Alice In Wonderland imagery was very present for Stokes when she was writing this EP, crawling her way out of one of the darkest periods of her life. She said, “There’s a lot of darkness in fairytales. Revisiting them, at this age, is seeing past the magic and the [beauty] and light and all of these things. But, there is also a darkness. Things aren’t what you would expect, you’re unraveling what you’ve known.” 



I’m still making a mess and I’m still cleaning up
I’m still crying on my childhood sheets

And I’m still waiting for my mom to pick me up

I’m still chasing all my childhood dreams



As the listener falls deeper into the story, they are met with the sultry grunge of “You & Me.” With haunting echoes and dark undertones, the third track on the EP is deep in this disorienting headspace of begging someone to love you the way they said they would. 



Do I not give you what you need?

You say I’m everything you wanted

But it’s never enough

No, it’s never enough



Speaking to that feeling of unraveling the darkness of life, Stokes said, “I feel like it’s easy to descend into madness. If you get stuck in that fear of the unknown, it can feel really scary. Like it’s almost taunting you.”
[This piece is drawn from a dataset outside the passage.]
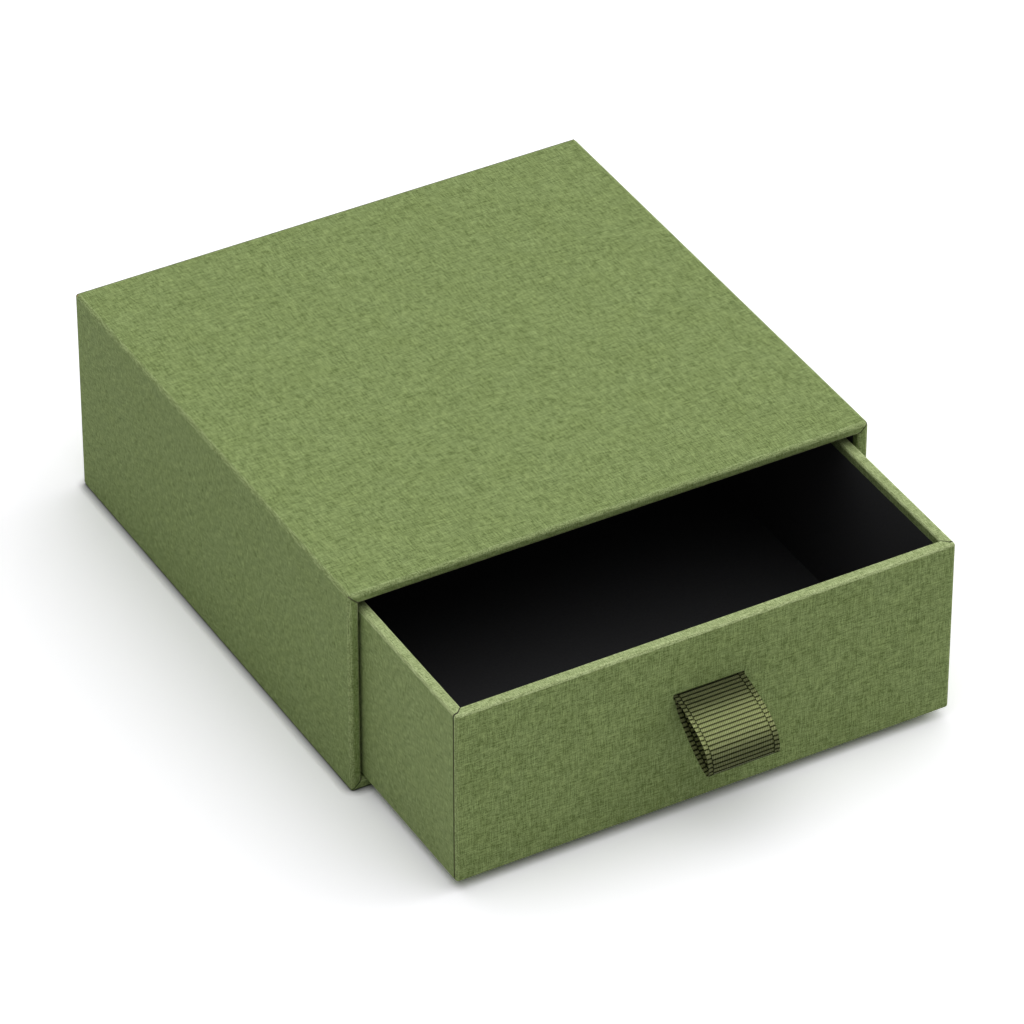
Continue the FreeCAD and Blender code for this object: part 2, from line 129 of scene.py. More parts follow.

The incredibly special fourth track, “Book of Memories,” feels like a lullaby with Stokes’ soft and comforting vocal delivery. The lyrics feel reflective in a slightly desperate way, trying not to let past mistakes and people who didn’t work out flood your consciousness, eventually giving up those feelings of anguish to the “the hands of time.” 



I don’t really know who I am

I see it all in flashes

Until the memory crashes

And I do it all again



In the accompanying visuals for “Book of Memories”, Stokes is seen running backwards, hand-in-hand with a mysterious masked person, presumably, actually putting her worries “in the hands of time,” like the song suggests. Time being represented as this almost otherworldly creature is incredibly accurate to my own feelings towards time. It is this ever-present parallel–something you can never escape but rather have to learn to live alongside with. 



You’re holding out your hand

I’m crying but I don’t know why

Screencap from “Book Of Memories” Music Video directed by Haoyan of America

The most viscerally poetic track, “Mara,” feels like you are in a perpetual dream state, almost unable to wake up. With a masterful use of trance-like repetition in her lyrics, I feel transported with this song. 



“I started having these really vivid dreams. When I would write, I would try to go back to those dream places. I am always seeking to have each song feel like it brings you to a new place that you’ve never experienced,” Stokes relayed the kind of feeling she hopes to portray to her listeners. 



With lyrics like, “bits and pieces of my past mistakes//falling from the rafters of the house I made”, I get dollhouse imagery and remember being a child who was too hard on herself. And with, “I’ve been screaming so loud / I’m gonna wake up the house,” I feel the uncontrollable anxiety that overcame me at such a fragile age when I thought too hard about the eventuality of all the things you cannot control. 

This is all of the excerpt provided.